Somebody mentioned Logic Environment here...? It was my favorite food for the least 15 years but now I'd prefer to write a similar code (like the above one) directly in the new Logic X Scripter plugin.
Regards,
A.G


----------



## Nick Batzdorf (Sep 6, 2013)

The problem is that the most complicated thing I can program is a mail merge.


----------



## kevinlee87 (Sep 13, 2013)

Mr. Anxiety @ Fri Sep 06 said:


> Auto-alternation is when you re-attack a note and it triggers another keygroup, so you could go up-down, etc. by re-attacking the same note.
> 
> I'm under the impression Kevin wants to get this happening without re-attacking the note supplying the pitch, but get it from hitting other KS that can trigger the same note, so you would use your other hand to play the rhythm of the up-down alternation while you held the note supplying your "pitch". This could allow you to play really fast passages more easily, the repetitive note stuff for sure. It seems like a cool concept.

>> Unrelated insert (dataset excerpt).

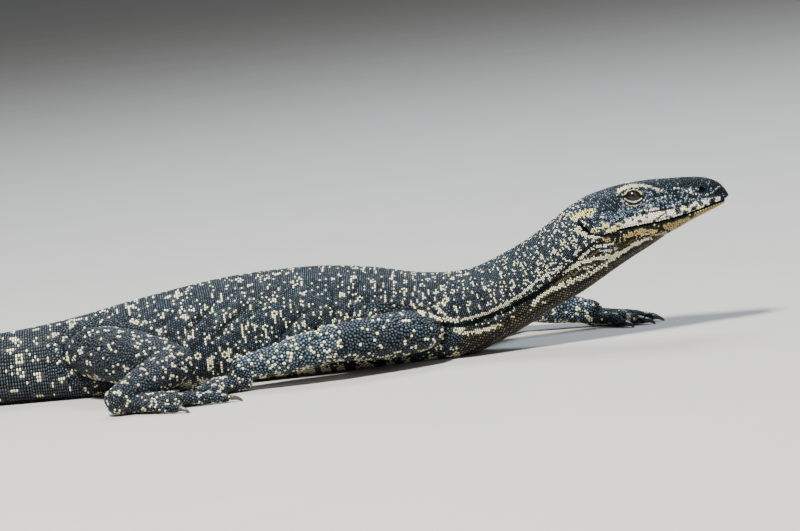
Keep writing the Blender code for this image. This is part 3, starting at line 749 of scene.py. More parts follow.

That's what I'm talking about. Thank you Mr. Anxiety !

However it's more difficult to script than my thought.. I'd better hire a scriptor... but I don't know who can do this. Can anybody recommand someone?


----------



## Sasje (Sep 14, 2013)

So that's basically a bowed tremelo you're after?

I've created two patches, one is with scripting, the other doesn't have scripting and uses key switches only.

See attachements for the two patches. Note: they require the latest version of Kontakt to work. (5.2.0.xxxx)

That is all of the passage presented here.